In the listing below, locate the lines that hold "return" and copy them.

— START DATASET SECTION —

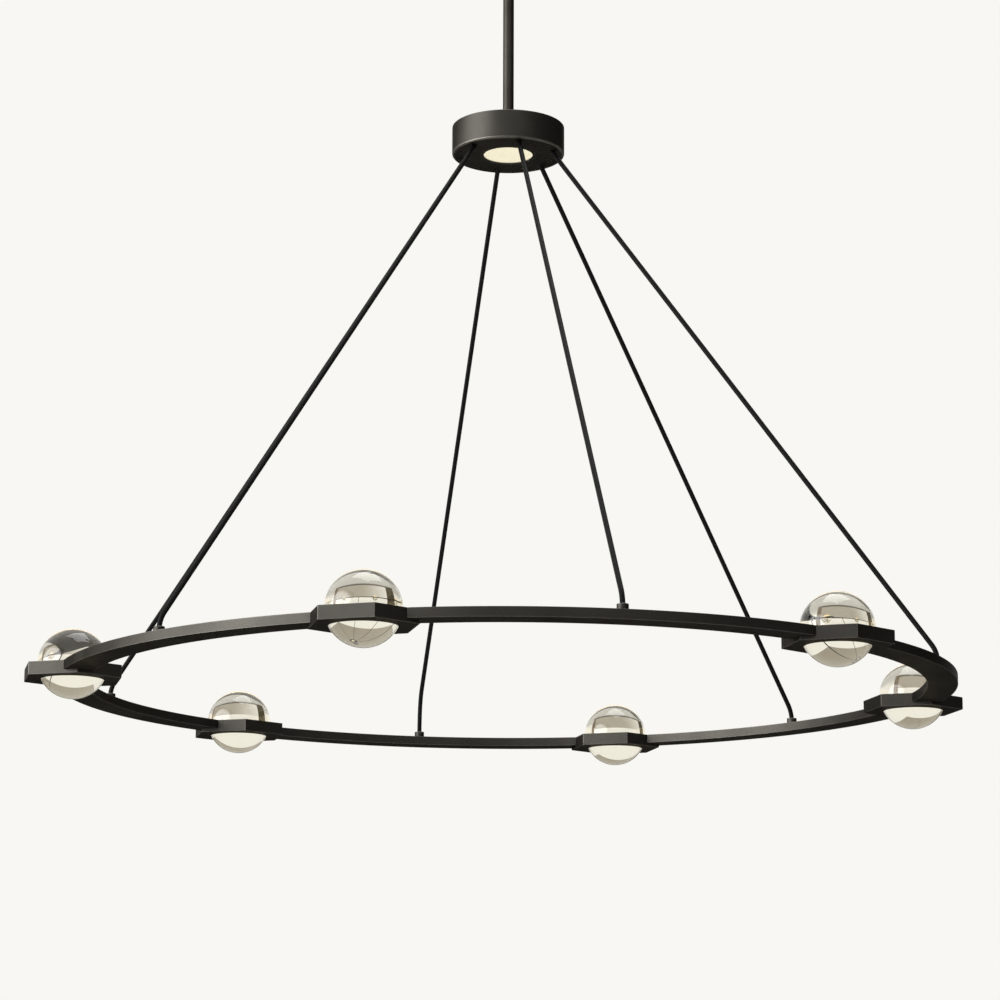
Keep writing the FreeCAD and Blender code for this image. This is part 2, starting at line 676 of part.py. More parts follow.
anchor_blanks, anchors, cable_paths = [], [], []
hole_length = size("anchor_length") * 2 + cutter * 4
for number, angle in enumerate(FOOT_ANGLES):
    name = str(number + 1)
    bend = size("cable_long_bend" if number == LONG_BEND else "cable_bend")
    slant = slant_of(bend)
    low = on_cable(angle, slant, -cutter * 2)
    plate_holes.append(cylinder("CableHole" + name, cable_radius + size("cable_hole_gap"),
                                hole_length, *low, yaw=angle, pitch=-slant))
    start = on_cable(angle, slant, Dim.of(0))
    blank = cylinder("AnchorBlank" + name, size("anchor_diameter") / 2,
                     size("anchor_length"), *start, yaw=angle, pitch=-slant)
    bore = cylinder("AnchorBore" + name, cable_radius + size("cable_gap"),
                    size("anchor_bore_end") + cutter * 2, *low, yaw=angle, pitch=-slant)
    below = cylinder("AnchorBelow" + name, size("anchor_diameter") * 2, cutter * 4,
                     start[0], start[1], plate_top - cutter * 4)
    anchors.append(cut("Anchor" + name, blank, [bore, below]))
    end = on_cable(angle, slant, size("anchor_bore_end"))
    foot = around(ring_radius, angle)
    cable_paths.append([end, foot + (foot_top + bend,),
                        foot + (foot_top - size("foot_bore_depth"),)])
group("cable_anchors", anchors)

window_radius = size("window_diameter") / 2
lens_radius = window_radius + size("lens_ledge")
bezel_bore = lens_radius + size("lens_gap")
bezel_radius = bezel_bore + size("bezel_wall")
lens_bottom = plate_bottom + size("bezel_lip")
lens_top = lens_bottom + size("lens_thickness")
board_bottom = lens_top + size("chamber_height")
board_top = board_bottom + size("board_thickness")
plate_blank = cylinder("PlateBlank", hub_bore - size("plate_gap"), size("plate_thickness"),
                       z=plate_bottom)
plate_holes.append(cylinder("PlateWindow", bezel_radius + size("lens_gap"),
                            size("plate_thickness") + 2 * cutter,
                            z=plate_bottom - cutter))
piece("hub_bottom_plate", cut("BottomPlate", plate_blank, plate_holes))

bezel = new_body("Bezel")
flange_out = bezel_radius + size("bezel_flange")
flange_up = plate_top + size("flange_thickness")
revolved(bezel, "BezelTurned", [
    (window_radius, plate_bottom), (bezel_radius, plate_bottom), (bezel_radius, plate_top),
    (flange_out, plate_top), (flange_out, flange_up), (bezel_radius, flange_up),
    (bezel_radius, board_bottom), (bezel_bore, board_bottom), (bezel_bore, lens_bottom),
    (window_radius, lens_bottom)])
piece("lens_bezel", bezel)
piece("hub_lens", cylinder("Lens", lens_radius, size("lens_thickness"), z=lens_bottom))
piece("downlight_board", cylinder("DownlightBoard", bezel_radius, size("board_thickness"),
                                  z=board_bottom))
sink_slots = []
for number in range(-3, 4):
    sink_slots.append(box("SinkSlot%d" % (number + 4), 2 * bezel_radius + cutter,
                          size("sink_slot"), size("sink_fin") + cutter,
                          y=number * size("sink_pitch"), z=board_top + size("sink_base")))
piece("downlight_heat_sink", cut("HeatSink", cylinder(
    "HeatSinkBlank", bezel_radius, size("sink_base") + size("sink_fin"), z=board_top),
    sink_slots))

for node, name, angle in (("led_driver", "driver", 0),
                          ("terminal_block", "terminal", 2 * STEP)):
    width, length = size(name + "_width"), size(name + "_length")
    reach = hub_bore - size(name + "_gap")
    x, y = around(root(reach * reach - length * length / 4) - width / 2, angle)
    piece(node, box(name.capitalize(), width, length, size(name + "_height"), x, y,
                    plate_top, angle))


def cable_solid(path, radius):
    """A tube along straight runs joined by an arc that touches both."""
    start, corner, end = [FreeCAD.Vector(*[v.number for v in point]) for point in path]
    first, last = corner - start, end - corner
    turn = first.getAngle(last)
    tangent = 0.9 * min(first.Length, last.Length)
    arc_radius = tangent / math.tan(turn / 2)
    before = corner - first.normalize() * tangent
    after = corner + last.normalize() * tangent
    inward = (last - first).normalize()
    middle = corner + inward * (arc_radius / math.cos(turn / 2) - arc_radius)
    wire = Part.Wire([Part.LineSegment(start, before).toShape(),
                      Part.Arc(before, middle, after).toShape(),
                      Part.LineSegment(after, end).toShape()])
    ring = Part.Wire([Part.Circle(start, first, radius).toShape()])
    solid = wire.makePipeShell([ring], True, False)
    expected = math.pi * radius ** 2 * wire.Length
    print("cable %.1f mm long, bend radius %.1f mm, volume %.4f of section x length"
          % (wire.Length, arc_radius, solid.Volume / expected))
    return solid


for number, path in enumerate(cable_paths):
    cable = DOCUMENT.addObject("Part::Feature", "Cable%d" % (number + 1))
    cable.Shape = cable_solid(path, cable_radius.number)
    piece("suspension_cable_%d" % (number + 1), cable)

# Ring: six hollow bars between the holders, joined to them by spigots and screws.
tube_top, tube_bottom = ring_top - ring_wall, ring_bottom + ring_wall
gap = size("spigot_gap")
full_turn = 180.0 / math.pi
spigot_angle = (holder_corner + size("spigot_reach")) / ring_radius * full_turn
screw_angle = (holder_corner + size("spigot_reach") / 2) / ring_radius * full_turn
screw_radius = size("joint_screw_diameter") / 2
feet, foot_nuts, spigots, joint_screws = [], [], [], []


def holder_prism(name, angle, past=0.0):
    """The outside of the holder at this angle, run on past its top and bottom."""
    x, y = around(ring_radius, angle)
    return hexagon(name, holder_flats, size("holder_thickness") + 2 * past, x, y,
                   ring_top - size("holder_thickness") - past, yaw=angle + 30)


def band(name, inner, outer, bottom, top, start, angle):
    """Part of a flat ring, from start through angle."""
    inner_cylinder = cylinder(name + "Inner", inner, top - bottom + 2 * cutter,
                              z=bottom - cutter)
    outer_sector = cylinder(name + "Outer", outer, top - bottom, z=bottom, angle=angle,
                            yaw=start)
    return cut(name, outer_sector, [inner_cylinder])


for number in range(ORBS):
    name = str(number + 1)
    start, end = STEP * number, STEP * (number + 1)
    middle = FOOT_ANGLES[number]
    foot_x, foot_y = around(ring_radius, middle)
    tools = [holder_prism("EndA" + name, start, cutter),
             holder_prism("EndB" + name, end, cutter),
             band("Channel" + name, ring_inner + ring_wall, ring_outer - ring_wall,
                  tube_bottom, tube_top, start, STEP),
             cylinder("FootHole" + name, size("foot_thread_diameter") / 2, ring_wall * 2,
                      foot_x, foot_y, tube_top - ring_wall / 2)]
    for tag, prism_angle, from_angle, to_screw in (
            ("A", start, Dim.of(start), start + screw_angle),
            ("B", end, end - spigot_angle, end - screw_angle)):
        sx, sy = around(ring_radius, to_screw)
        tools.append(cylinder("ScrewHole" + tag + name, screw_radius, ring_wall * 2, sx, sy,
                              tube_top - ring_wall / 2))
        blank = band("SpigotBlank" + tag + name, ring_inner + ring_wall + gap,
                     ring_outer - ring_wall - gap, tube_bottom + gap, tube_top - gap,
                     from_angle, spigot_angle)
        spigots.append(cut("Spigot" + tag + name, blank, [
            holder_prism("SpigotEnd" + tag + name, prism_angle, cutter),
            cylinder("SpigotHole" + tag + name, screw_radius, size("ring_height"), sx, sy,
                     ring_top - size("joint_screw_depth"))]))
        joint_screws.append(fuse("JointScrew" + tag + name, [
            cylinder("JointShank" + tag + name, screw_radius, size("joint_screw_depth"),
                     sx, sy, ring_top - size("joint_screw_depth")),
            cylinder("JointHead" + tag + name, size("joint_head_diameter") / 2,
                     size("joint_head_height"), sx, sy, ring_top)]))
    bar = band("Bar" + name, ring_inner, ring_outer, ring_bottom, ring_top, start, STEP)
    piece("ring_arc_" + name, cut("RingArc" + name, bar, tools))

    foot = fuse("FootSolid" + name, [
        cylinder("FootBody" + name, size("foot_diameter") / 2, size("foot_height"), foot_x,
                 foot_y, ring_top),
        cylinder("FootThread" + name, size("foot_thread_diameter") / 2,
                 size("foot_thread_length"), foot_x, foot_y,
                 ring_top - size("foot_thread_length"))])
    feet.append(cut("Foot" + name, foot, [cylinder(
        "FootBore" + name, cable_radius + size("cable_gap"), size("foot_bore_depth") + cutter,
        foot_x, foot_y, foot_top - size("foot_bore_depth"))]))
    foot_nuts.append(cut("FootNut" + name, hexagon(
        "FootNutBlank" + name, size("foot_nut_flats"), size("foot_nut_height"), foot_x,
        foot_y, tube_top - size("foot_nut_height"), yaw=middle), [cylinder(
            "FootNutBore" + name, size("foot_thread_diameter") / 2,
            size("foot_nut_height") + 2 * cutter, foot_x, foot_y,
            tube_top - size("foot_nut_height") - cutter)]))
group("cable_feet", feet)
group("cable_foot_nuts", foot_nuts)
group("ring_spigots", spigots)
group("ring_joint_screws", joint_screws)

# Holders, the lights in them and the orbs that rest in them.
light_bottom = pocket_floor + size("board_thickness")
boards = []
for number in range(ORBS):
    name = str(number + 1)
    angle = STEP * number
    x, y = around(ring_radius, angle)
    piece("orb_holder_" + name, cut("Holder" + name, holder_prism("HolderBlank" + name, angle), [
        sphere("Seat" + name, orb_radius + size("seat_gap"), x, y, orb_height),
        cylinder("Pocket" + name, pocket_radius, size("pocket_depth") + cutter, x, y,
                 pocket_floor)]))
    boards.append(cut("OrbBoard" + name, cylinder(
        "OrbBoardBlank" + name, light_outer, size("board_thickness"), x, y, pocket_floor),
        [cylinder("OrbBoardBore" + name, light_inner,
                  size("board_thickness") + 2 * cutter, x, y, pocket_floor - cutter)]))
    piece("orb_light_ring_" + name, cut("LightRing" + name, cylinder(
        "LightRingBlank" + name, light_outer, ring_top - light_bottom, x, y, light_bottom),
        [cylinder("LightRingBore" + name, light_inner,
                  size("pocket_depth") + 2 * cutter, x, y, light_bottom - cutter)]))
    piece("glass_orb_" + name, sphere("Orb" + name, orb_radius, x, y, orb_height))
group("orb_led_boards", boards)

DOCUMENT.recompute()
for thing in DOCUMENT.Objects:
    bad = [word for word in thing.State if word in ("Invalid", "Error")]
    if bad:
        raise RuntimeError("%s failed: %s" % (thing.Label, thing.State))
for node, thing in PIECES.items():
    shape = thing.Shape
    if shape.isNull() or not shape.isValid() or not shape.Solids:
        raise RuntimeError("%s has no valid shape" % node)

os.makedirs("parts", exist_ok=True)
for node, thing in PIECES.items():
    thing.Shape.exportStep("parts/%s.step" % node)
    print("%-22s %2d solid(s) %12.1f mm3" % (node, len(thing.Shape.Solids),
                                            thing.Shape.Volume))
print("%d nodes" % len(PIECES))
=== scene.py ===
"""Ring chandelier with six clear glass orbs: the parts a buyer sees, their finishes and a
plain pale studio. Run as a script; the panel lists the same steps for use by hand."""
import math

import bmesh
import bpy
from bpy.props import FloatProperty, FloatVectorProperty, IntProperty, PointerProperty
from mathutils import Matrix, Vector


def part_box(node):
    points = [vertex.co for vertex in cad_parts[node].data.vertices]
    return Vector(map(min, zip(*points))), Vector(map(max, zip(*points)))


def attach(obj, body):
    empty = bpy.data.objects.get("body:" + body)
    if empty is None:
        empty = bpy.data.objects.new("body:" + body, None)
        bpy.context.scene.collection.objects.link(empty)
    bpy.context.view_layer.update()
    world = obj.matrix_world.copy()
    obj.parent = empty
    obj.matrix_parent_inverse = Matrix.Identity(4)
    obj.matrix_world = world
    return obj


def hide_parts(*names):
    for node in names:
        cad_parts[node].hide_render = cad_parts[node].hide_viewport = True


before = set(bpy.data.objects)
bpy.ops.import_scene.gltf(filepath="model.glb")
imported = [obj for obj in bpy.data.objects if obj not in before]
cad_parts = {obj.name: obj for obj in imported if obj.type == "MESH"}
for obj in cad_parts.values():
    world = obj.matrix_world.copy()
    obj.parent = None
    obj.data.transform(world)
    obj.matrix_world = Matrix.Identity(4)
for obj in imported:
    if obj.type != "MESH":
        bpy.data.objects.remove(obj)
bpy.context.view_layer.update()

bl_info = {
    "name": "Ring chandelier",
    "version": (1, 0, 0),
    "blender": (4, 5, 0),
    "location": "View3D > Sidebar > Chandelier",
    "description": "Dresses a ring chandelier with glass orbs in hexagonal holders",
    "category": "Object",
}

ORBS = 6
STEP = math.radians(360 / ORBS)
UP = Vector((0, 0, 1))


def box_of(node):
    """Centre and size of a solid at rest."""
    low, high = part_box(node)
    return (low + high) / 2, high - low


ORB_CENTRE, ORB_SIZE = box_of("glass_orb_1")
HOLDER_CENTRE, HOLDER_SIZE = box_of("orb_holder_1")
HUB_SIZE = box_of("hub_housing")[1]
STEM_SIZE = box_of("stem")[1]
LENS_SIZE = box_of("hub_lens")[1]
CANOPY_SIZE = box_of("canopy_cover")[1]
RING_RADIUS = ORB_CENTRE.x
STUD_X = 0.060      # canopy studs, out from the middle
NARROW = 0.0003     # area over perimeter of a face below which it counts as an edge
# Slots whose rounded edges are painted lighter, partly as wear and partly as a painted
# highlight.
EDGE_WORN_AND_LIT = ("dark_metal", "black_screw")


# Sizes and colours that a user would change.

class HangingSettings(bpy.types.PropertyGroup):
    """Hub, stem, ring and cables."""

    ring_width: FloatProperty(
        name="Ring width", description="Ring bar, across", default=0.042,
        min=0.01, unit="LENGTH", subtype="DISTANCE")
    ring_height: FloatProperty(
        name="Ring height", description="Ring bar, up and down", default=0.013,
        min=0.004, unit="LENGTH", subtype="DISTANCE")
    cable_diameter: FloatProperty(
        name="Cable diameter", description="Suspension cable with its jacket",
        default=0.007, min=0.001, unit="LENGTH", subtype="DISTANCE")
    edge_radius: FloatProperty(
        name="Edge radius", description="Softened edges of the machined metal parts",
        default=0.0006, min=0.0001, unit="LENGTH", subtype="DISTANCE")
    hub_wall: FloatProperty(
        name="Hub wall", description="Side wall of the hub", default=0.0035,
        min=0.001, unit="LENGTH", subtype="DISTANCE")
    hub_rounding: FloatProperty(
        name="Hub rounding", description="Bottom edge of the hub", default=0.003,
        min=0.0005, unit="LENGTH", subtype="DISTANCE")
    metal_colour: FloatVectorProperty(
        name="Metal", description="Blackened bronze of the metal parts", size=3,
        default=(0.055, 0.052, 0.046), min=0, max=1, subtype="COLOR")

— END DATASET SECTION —

RESPONSE TO THE EXERCISE:
    return solid
    return hexagon(name, holder_flats, size("holder_thickness") + 2 * past, x, y,
    return cut(name, outer_sector, [inner_cylinder])
    return Vector(map(min, zip(*points))), Vector(map(max, zip(*points)))
    return obj
    return (low + high) / 2, high - low